Without understanding your target audience, you risk creating a product that doesn’t solve a pressing problem, resulting in poor adoption.

2. Overloading features early on: 

The desire to differentiate from competitors or satisfy early customer demands can push teams to overextend.

Complex products increase development costs, dilute your core value proposition, and overwhelm users.

3. Ignoring Feedback from Early Users

When founders become too attached to their original vision or believe they know the market better than users, they miss out on gathering qualitative feedback that’ll help refine their product.

.

Ignoring feedback leads to misaligned features, poor usability, and missed opportunities to improve retention and engagement.

4. Premature scaling

Scaling too quickly before achieving PMF is one of the costliest mistakes. Pressure from investors or the allure of rapid growth often leads startups to expand prematurely.

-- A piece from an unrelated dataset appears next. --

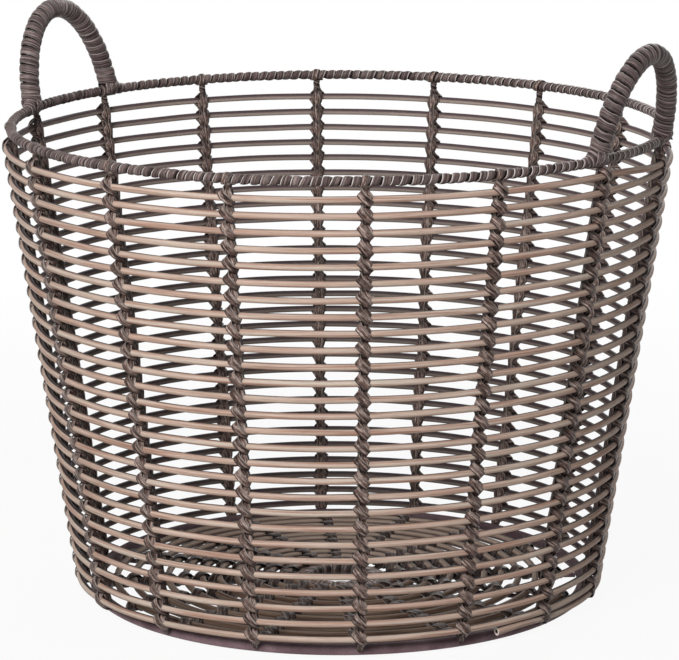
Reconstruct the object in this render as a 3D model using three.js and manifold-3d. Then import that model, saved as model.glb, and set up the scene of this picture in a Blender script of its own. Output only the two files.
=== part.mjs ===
// Round open storage basket, millimetres, +Z up, standing on the plane z = 0.
// A welded frame of wire carries everything: a rim hoop, slanted stakes, a base ring, spokes and a hub.
// One long cane climbs down the outside of the stakes as a helix, and a second one lies on the spokes
// as a flat spiral. A strip lashed along each stake and spoke ties the canes to the frame, and the
// rim hoop and the two handle arches are wound with strip.
import * as THREE from "three";
import { mergeVertices } from "three/addons/utils/BufferGeometryUtils.js";
import Module from "manifold-3d";

const wasm = await Module();
wasm.setup();

// Fit
const clearance = 0.3;
const weld_distance = 1e-4;

// Rim hoop: a steel core in a sleeve of wound strip
const rim_height = 323.5;
const rim_core_diameter = 5;
const rim_wrap_diameter = 7;
const rim_seam = 0.8;

// Wall frame: straight stakes from the base ring up to the rim hoop
const stake_count = 16;
const stake_diameter = 3.2;
const stake_top_radius = 222;
const stake_foot_radius = 173.6;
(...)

Premature scaling increases burn rates, leads to poor user retention, and often results in significant pivots or failure.

Our learnings

Having worked with over 100 clients on their PMF journey, here’s what we have learned:

  1. Customer-Centric Discovery: Use exploratory discovery meetings and interviews with potential customers to validate assumptions and uncover real pain points. 

  1. Assumption Testing: Validate or refute product and market assumptions through cold calls, stakeholder interviews, and sales pitches. 

  1. ICP Reassessment: Regularly re-assess the Ideal Customer Profile (ICP) to refine targeting. Updated ICPs can highlight overlooked segments or inefficiencies in current campaigns.

  1. Alternate Strategies for Targeting: Develop and test improved assumptions to explore untapped market segments or alternative approaches. For instance, target departments or roles often ignored by competitors.

  1. Competitor Research: Dive deep into competitor analysis to understand buyer inertia. Learn why users stick with established players despite clear advantages your product may offer 

  1. Uncover Untapped Use Cases: Identify gaps in competitor offerings that can position your product as an affordable alternative in your niche.

  1. Segment Expansion: Building for underserved audiences can open up a viable and profitable segment for growth.

  1. Iterative Validation: Continuously test and validate ICP assumptions with real-world feedback to refine positioning and messaging.

  1. Flexibility in GTM Strategy: Treat product strategies as dynamic, adapting them to suit specific customer needs, geographic challenges, and competitive landscapes for sustainable growth.

  1. Most important lesson would be to recognise that product maturity in one market doesn’t guarantee success in another. Each geography, and even each segment within a geography, requires tailored strategies for PMF.

Achieving product-market fit is a journey that demands thorough validation, relentless iteration, and a customer-centric approach. Remember, your path to PMF lies in understanding and delivering what your audience truly needs.